After months of fighting, this battle resulted in nearly half a million casualties to all sides, and only a few miles of ground won by Allied forces. During the course of the battle Ypres was all but obliterated by artillery fire.
-- Lieutenant-Colonel Beckles Willson
In 1920 Lieutenant-Colonel Beckles Willson wrote:
'There is not a single half-acre in Ypres
that is not sacred.
There is not a single stone which has not
sheltered scores of loyal young hearts,
whose one impulse and desire was to fight
and, if need be, to die for England.
Their blood has drenched its cloisters and
its cellars, but if never a drop had been spilt,
if never a life had been lost in defence of
Ypres, still would Ypres have been hallowed,
if only for the hopes and the courage it has
inspired and the scenes of valour and sacrifice
it has witnessed'.
-- Ypres Today
After the Great War the town was extensively rebuilt using money paid by Germany in reparations, with the main square, including the Cloth Hall and town hall, being rebuilt as close to the original designs as possible (the rest of the rebuilt town is more modern in appearance).
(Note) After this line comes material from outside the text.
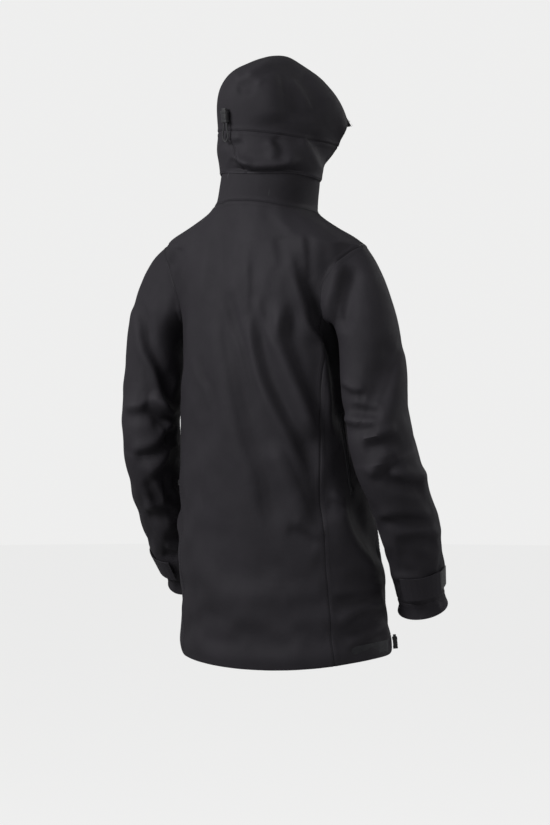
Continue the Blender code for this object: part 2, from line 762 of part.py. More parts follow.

The Cloth Hall today is home to the 'In Flanders Fields Museum', dedicated to Ypres's role in the First World War and named after the 'Poppy' poem by John McCrae.
Ypres these days has the title of 'City of Peace' and maintains a close friendship with another town on which war had a profound impact: Hiroshima. Both towns witnessed warfare at its worst: Ypres was one of the first places where chemical warfare was employed, while Hiroshima suffered the debut of nuclear warfare.
Ypres hosts the international campaign secretariat of Mayors for Peace, an international Mayoral organisation mobilising cities and citizens worldwide to abolish and eliminate nuclear weapons by the year 2020. It didn't happen.